- Task prompt: Within the data that follows, set down exactly the lines from the one containing "deck_joists();" through the one containing "bpy.data.objects.remove(obj)", both ends included.

#### Provided records ####

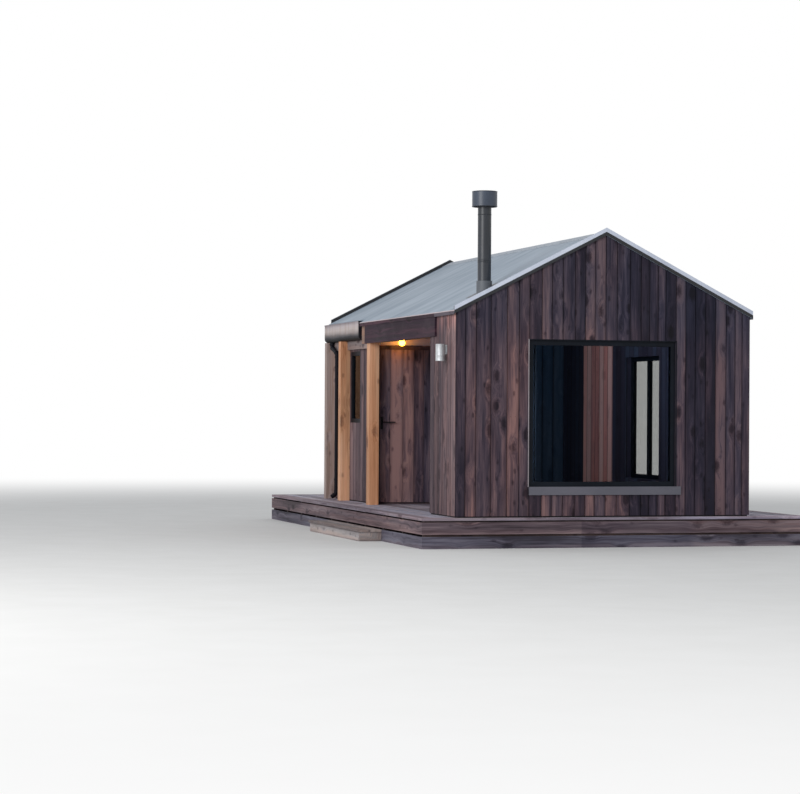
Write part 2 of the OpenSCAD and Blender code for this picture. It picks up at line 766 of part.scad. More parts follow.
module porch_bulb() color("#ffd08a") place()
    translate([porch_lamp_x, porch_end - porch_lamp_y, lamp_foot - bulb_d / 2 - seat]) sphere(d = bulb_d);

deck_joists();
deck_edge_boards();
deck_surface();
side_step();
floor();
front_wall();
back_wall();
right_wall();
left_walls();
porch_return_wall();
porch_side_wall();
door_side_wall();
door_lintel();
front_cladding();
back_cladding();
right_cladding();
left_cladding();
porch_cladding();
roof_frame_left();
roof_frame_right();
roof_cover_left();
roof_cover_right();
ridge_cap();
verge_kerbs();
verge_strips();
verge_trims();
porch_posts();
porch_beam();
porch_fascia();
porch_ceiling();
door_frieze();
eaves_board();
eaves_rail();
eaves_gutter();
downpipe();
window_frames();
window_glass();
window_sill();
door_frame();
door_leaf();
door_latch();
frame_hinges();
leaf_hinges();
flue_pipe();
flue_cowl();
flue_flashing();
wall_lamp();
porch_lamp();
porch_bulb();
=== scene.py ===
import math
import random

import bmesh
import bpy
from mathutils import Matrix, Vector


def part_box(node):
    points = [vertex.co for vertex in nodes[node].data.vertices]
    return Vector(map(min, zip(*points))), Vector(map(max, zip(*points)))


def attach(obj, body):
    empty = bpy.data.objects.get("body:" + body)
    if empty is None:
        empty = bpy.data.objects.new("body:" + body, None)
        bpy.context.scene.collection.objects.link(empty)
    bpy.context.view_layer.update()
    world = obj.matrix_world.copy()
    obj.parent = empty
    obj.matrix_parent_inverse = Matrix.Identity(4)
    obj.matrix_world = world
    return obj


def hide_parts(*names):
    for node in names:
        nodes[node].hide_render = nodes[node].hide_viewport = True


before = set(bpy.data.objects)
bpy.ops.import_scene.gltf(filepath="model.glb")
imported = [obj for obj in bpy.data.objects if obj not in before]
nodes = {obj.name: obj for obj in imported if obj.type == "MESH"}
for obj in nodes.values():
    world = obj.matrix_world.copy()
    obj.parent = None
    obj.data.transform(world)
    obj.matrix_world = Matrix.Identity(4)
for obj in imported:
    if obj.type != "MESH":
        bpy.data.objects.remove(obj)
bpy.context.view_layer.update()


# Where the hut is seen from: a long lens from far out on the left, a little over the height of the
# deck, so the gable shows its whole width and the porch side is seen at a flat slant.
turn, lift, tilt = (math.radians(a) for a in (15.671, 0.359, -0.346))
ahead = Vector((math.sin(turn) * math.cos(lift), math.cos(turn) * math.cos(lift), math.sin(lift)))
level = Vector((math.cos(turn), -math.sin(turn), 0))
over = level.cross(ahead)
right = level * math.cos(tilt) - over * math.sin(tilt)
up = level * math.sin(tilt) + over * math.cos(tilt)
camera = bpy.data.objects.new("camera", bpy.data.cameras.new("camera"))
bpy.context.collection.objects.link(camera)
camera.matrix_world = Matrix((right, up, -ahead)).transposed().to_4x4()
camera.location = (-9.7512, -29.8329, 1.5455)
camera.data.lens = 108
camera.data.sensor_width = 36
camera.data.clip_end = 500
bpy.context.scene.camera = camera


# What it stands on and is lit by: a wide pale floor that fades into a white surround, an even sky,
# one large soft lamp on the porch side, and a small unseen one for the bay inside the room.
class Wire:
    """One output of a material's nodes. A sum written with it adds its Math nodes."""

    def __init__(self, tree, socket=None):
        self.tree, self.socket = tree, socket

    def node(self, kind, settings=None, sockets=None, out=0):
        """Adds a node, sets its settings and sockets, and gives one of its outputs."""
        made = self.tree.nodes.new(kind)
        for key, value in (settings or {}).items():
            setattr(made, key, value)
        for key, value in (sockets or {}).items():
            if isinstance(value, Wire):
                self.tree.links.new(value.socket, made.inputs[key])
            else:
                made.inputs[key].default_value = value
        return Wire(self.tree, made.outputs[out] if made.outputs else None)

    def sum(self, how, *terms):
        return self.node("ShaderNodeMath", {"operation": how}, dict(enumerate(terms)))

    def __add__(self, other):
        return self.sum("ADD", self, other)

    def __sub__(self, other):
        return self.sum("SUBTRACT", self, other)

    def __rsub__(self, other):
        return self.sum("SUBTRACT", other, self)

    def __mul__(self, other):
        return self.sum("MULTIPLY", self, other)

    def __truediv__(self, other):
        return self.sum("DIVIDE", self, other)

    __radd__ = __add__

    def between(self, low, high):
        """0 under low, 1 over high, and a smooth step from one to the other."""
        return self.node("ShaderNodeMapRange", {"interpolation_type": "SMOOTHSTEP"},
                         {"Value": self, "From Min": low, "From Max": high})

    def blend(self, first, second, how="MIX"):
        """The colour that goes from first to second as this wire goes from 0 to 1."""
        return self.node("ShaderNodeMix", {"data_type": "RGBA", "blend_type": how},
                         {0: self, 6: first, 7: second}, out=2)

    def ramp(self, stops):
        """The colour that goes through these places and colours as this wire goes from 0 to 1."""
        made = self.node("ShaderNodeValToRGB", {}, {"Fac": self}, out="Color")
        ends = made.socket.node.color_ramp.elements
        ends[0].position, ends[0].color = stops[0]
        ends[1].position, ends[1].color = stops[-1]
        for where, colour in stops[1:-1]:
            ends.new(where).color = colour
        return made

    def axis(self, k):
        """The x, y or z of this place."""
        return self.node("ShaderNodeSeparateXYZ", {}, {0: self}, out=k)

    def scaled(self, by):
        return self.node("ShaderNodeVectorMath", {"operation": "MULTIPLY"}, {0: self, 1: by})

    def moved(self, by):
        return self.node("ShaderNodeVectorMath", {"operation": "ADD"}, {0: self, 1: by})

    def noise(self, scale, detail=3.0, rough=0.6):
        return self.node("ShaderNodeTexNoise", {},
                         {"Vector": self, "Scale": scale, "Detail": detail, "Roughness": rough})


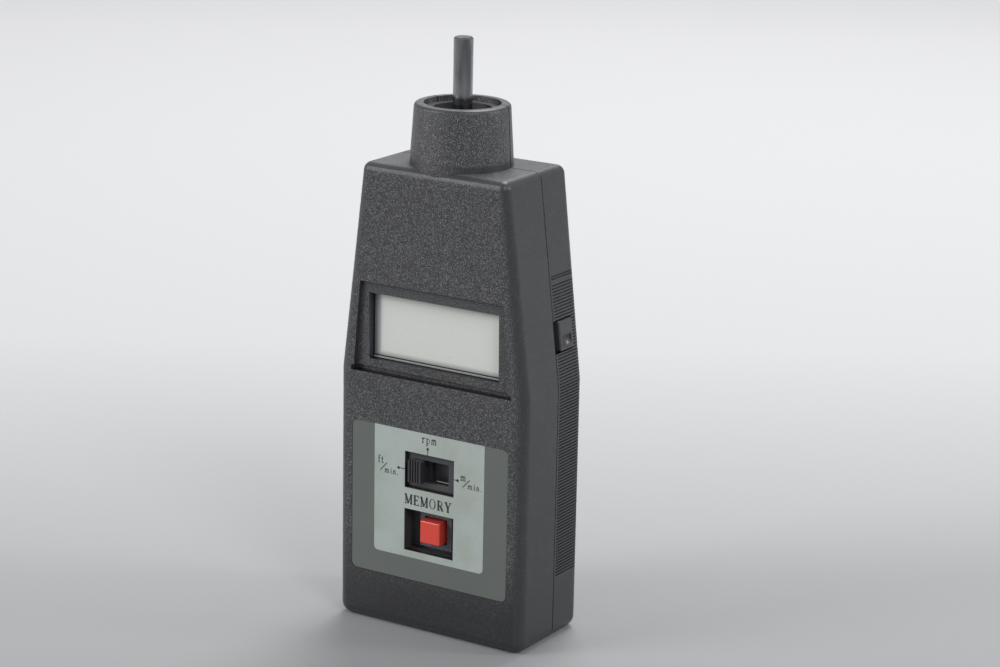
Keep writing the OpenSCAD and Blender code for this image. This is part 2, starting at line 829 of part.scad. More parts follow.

####

- Exercise result:
deck_joists();
deck_edge_boards();
deck_surface();
side_step();
floor();
front_wall();
back_wall();
right_wall();
left_walls();
porch_return_wall();
porch_side_wall();
door_side_wall();
door_lintel();
front_cladding();
back_cladding();
right_cladding();
left_cladding();
porch_cladding();
roof_frame_left();
roof_frame_right();
roof_cover_left();
roof_cover_right();
ridge_cap();
verge_kerbs();
verge_strips();
verge_trims();
porch_posts();
porch_beam();
porch_fascia();
porch_ceiling();
door_frieze();
eaves_board();
eaves_rail();
eaves_gutter();
downpipe();
window_frames();
window_glass();
window_sill();
door_frame();
door_leaf();
door_latch();
frame_hinges();
leaf_hinges();
flue_pipe();
flue_cowl();
flue_flashing();
wall_lamp();
porch_lamp();
porch_bulb();
=== scene.py ===
import math
import random

import bmesh
import bpy
from mathutils import Matrix, Vector


def part_box(node):
    points = [vertex.co for vertex in nodes[node].data.vertices]
    return Vector(map(min, zip(*points))), Vector(map(max, zip(*points)))


def attach(obj, body):
    empty = bpy.data.objects.get("body:" + body)
    if empty is None:
        empty = bpy.data.objects.new("body:" + body, None)
        bpy.context.scene.collection.objects.link(empty)
    bpy.context.view_layer.update()
    world = obj.matrix_world.copy()
    obj.parent = empty
    obj.matrix_parent_inverse = Matrix.Identity(4)
    obj.matrix_world = world
    return obj


def hide_parts(*names):
    for node in names:
        nodes[node].hide_render = nodes[node].hide_viewport = True


before = set(bpy.data.objects)
bpy.ops.import_scene.gltf(filepath="model.glb")
imported = [obj for obj in bpy.data.objects if obj not in before]
nodes = {obj.name: obj for obj in imported if obj.type == "MESH"}
for obj in nodes.values():
    world = obj.matrix_world.copy()
    obj.parent = None
    obj.data.transform(world)
    obj.matrix_world = Matrix.Identity(4)
for obj in imported:
    if obj.type != "MESH":
        bpy.data.objects.remove(obj)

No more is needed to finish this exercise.